### Records to process:
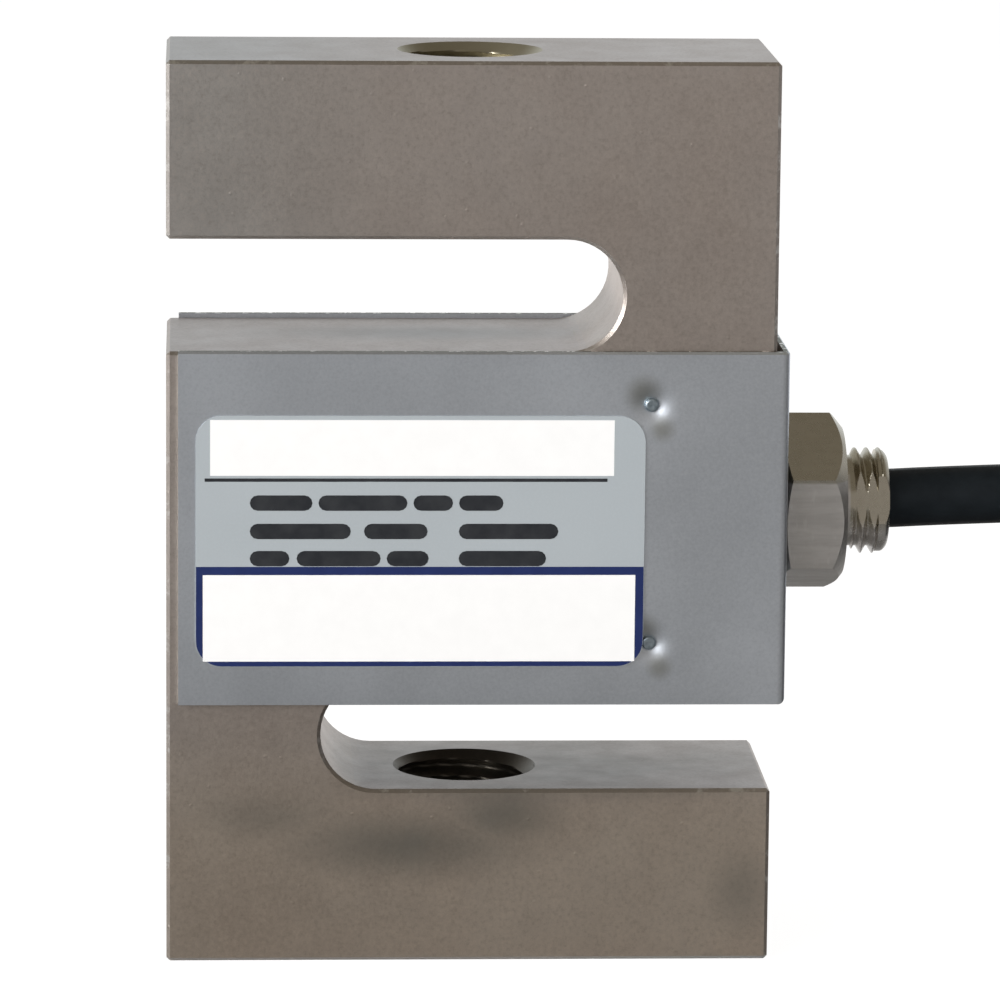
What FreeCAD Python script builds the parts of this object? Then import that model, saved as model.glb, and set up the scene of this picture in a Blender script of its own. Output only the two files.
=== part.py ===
# S type load cell: an S shaped steel spring body with a threaded hole in each arm,
# strain gauges in a sealed cavity of its middle block, a wrap-round sheet cover,
# a screwed cable gland, and the signal cable with its shipping coil.
# Millimetres. +Z runs along the load axis, +X points the way the cable leaves,
# and the rated face looks along -Y. The origin is the centre of the lower
# threaded hole in the bottom face.
import FreeCAD, Part
import math
import os

Vector = FreeCAD.Vector
X_DIR = Vector(1, 0, 0)
Y_DIR = Vector(0, 1, 0)
Z_DIR = Vector(0, 0, 1)

# ---------------------------------------------------------------- sizes: body
BODY_WIDTH = 50.8
BODY_THICKNESS = 19.05
ARM_DEPTH = 14.8
SLOT_HEIGHT = 9.4
MIDDLE_HEIGHT = 27.8
SLOT_REACH = 12.5            # load axis to the closed end of each slot
BODY_CHAMFER = 0.3
THREAD_MINOR_RADIUS = 5.053  # M12 x 1.75, plain core hole
THREAD_MOUTH_RADIUS = 6.1
CAVITY_RADIUS = 9.0
CAVITY_OFFSET = 7.0          # load axis to each round of the cavity

# --------------------------------------------------------------- sizes: cover
SHEET = 0.55
COVER_SIDE_GAP = 0.52        # folded side to the body's side
COVER_SETBACK = 1.0          # free edges behind the body's open side
COVER_SKIRT = 2.0            # overhang below the middle block
COVER_LIP = 0.1              # rise above the middle block
REAR_RISE = 0.25             # the rear flange is cut this much taller
COVER_BEND = 0.15            # inner radius of both folds
COVER_EDGE_BREAK = 0.2
PIN_X = 14.95
PIN_PITCH = 20.2             # upper pin to lower pin
PIN_DROP = 0.57              # pin pair below the body's centre
PIN_HEAD_RADIUS = 0.58
PIN_CROWN_RADIUS = 0.42
PIN_HEAD_HEIGHT = 0.3
PIN_SHANK_RADIUS = 0.4
PIN_LENGTH = 3.0
DISH_RADIUS = 1.9
DISH_FLOOR_RADIUS = 0.75
DISH_DEPTH = 0.35

# --------------------------------------------------------------- sizes: label
LABEL_WIDTH = 37.4
LABEL_HEIGHT = 21.25
LABEL_RIGHT = 14.45
LABEL_RISE = 3.3             # above the cover's lower edge
LABEL_CORNER = 2.2
LABEL_THICKNESS = 0.12

# --------------------------------------------------------------- sizes: gland
SEAL_THICKNESS = 0.25
SEAL_RADIUS = 6.2
HEX_FLATS = 13.5
HEX_LENGTH = 5.2
HEX_TURN = 7.5               # degrees a corner lies forward of straight up
HEX_OUTER_FACE_RADIUS = 6.3  # end face, where the corner chamfer starts
HEX_OUTER_CHAMFER = 1.2      # along the axis
HEX_INNER_FACE_RADIUS = 6.6
HEX_INNER_CHAMFER = 0.45
STUB_RADIUS = 4.5
STUB_LENGTH = 3.8
STUB_CHAMFER = 0.6
STUB_FLAT_DEPTH = 0.63       # milled down to the thread's root
STUB_FLAT_TILT = 10.0        # degrees the flat looks up from the front
GLAND_DROP = 0.3             # gland axis below the body's centre
SPIGOT_RADIUS = 4.0
SPIGOT_LENGTH = 6.5          # engaged in the body
SPIGOT_CLEARANCE = 0.15      # in the cover's hole
GLAND_LIP = 0.8
GLAND_LIP_CLEARANCE = 0.1
GROMMET_WALL = 0.8
GROMMET_LENGTH = 7.0

# --------------------------------------------------------------- sizes: cable
CABLE_RADIUS = 2.5
PASSAGE_CLEARANCE = 0.3
JACKET_END = 13.5            # inner end of the jacket, from the load axis
CORE_RADIUS = 0.5
CORE_RISE = 0.9              # cores above and below the cable's axis

# ------------------------------------------------------ sizes: bridge circuit
GAUGE_THICKNESS = 0.25
GAUGE_WIDTH = 6.0
GAUGE_HALF_ANGLE = 17.0
BOARD_WIDTH = 14.0
BOARD_HEIGHT = 8.0
BOARD_THICKNESS = 1.0
RESISTOR_WIDTH = 3.2
RESISTOR_DEPTH = 0.6
RESISTOR_HEIGHT = 1.6
RESISTOR_SPACING = 4.0
RESISTOR_OFFSET = 2.5        # left of the load axis
LEAD_WIDTH = 1.0
LEAD_THICKNESS = 0.3
LEAD_LAP = 1.0
CORE_LAP = 3.0
SEALANT_SHORT = 1.0          # sealant stops short of each cover sheet

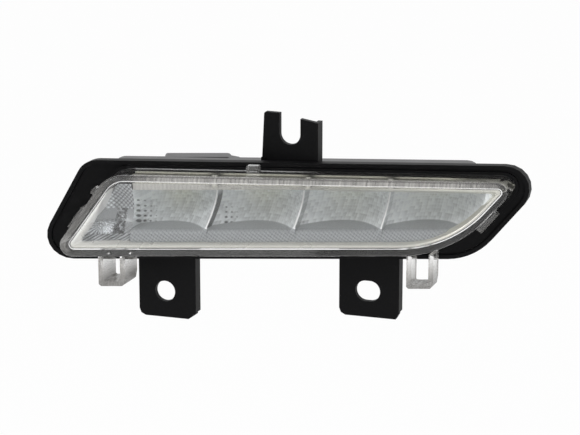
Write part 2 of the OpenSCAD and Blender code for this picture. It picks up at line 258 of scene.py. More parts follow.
def range_of(tree, source, low, high, first=0.0, last=1.0):
    """Value that goes from low to high while source goes from first to last."""
    node = node_of(tree, "ShaderNodeMapRange")
    for socket, value in (("From Min", first), ("From Max", last), ("To Min", low), ("To Max", high)):
        node.inputs[socket].default_value = value
    tree.links.new(source, node.inputs["Value"])
    return node.outputs["Result"]


def mix_shaders(tree, share, first, second):
    """Output of a mix of two shaders, share of the second one."""
    node = node_of(tree, "ShaderNodeMixShader")
    for k, source in enumerate((share, first, second)):
        tree.links.new(source, node.inputs[k])
    return node.outputs["Shader"]


def any_ray(tree, kinds):
    """1 for rays of the kinds named, else 0."""
    path = node_of(tree, "ShaderNodeLightPath")
    total = path.outputs[kinds[0]]
    for kind in kinds[1:]:
        either = node_of(tree, "ShaderNodeMath", operation="MAXIMUM")
        tree.links.new(total, either.inputs[0])
        tree.links.new(path.outputs[kind], either.inputs[1])
        total = either.outputs[0]
    return total


# Finishes: how much coarser roughness drifts than the grain, the least roughness, a bump's height in
# metres, and the part of a noise's range that colours and streaks follow
COARSER, LEAST_ROUGH, BUMP_HEIGHT = 12, 0.02, 0.0002
NOISE_LOW, NOISE_HIGH = 0.3, 0.7


def new_material(name):
    mat = bpy.data.materials.new(name)
    mat.use_nodes = True
    return mat, mat.node_tree, mat.node_tree.nodes["Principled BSDF"]


def finish_material(name, color, rough, metallic=0.0, grain=400.0, bump=0.0, shift=0.15, spread=0.08,
                    specular=0.5, toned=False):
    """A finish with a fine grain: colour and roughness drift with noise, and a bump of the same grain.

    Where it is toned, the mesh's tone multiplies the colour.
    """
    mat, tree, shader = new_material(name)
    shader.inputs["Metallic"].default_value = metallic
    shader.inputs["Specular IOR Level"].default_value = specular
    place = node_of(tree, "ShaderNodeTexCoord").outputs["Object"]
    noise = noise_of(tree, place, grain, detail=5)
    low = [c * (1 - shift) for c in color]
    high = [min(1, c * (1 + shift)) for c in color]
    shade = ramp_of(tree, noise, (NOISE_LOW, low), (NOISE_HIGH, high))
    if toned:
        tone = node_of(tree, "ShaderNodeAttribute", attribute_name="tone")
        product = node_of(tree, "ShaderNodeVectorMath", operation="MULTIPLY")
        tree.links.new(shade, product.inputs[0])
        tree.links.new(tone.outputs["Vector"], product.inputs[1])
        shade = product.outputs["Vector"]
    tree.links.new(shade, shader.inputs["Base Color"])
    coarse = noise_of(tree, place, grain / COARSER, detail=3)
    roughness = range_of(tree, coarse, max(LEAST_ROUGH, rough - spread), rough + spread)
    tree.links.new(roughness, shader.inputs["Roughness"])
    if bump:
        bumps = node_of(tree, "ShaderNodeBump")
        bumps.inputs["Strength"].default_value = bump
        bumps.inputs["Distance"].default_value = BUMP_HEIGHT
        tree.links.new(noise, bumps.inputs["Height"])
        tree.links.new(bumps.outputs["Normal"], shader.inputs["Normal"])
    return mat


# Clear plastic: scale of its unevenness, its slight tint, and the roughness and unevenness of its milk,
# which is painted light
CLEAR_GRAIN, CLEAR_TINT, MILK_ROUGH, MILK_UNEVEN = 60, 0.985, 0.35, 0.45


def clear_material(name, color, rough, ior, milk):
    """Clear plastic, milky where the mesh's haze says so: x how much, y how pale, with streaks by flow; this
    milk is painted light.

    Shadow and diffuse rays pass straight through, so that what is inside gets light.
    """
    mat, tree, shader = new_material(name)
    shader.inputs["Transmission Weight"].default_value = 1.0
    shader.inputs["IOR"].default_value = ior
    noise = noise_of(tree, node_of(tree, "ShaderNodeTexCoord").outputs["Object"], CLEAR_GRAIN)
    tint = ramp_of(tree, noise, (0.0, [c * CLEAR_TINT for c in color]), (1.0, color))
    tree.links.new(tint, shader.inputs["Base Color"])
    tree.links.new(range_of(tree, noise, rough * 0.5, rough * 1.5), shader.inputs["Roughness"])
    scatter = node_of(tree, "ShaderNodeBsdfPrincipled")
    scatter.inputs["Roughness"].default_value = MILK_ROUGH
    haze = node_of(tree, "ShaderNodeAttribute", attribute_name="haze")
    parts = node_of(tree, "ShaderNodeSeparateXYZ")
    tree.links.new(haze.outputs["Vector"], parts.inputs["Vector"])
    pale = node_of(tree, "ShaderNodeVectorMath", operation="SCALE")
    pale.inputs[0].default_value = milk
    tree.links.new(parts.outputs["Y"], pale.inputs["Scale"])
    tree.links.new(pale.outputs["Vector"], scatter.inputs["Base Color"])
    flow = node_of(tree, "ShaderNodeAttribute", attribute_name="flow")
    streaks = noise_of(tree, flow.outputs["Vector"], 1.0, detail=3)
    uneven = range_of(tree, streaks, 1 - MILK_UNEVEN, 1 + MILK_UNEVEN, NOISE_LOW, NOISE_HIGH)
    amount = node_of(tree, "ShaderNodeMath", operation="MULTIPLY", use_clamp=True)
    tree.links.new(parts.outputs["X"], amount.inputs[0])
    tree.links.new(uneven, amount.inputs[1])
    body = mix_shaders(tree, amount.outputs[0], shader.outputs["BSDF"], scatter.outputs["BSDF"])
    through = node_of(tree, "ShaderNodeBsdfTransparent")
    unseen = any_ray(tree, ("Is Shadow Ray", "Is Diffuse Ray"))
    lit = mix_shaders(tree, unseen, body, through.outputs["BSDF"])
    tree.links.new(lit, tree.nodes["Material Output"].inputs["Surface"])
    return mat


BLACK = finish_material("black_moulding", (0.0032, 0.0032, 0.0036), 0.48, grain=900, bump=0.12, shift=0.25,
                        specular=0.1)
CLEAR = clear_material("clear_plastic", (0.97, 0.975, 0.975), 0.02, 1.5, (0.76, 0.74, 0.71))
METAL = finish_material("metallised", (0.83, 0.86, 0.875), 0.34, metallic=0.22, grain=500, bump=0.05,
                        shift=0.04, spread=0.06, toned=True)
BRIGHT = finish_material("bright_frame", (0.59, 0.58, 0.53), 0.28, metallic=0.5, grain=500, bump=0.02,
                         shift=0.02, spread=0.05, toned=True)
# painted highlight: a whiter finish for the ridges' crests
RIDGE_HIGHLIGHT = finish_material("ridge_painted_highlight", (0.97, 0.97, 0.96), 0.2, grain=500, bump=0.02,
                           shift=0.01, spread=0.04)
STRIP = finish_material("frame_strip", (0.62, 0.61, 0.56), 0.3, metallic=0.4, grain=500, bump=0.02,
                        shift=0.03, spread=0.05, toned=True)
GREY = finish_material("grey_cover", (0.072, 0.072, 0.074), 0.42, grain=800, bump=0.15, specular=0.4)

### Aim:
Sift the material for lines with the string "follow". Copy each one found.

### Reply:
Write part 2 of the OpenSCAD and Blender code for this picture. It picks up at line 258 of scene.py. More parts follow.
# metres, and the part of a noise's range that colours and streaks follow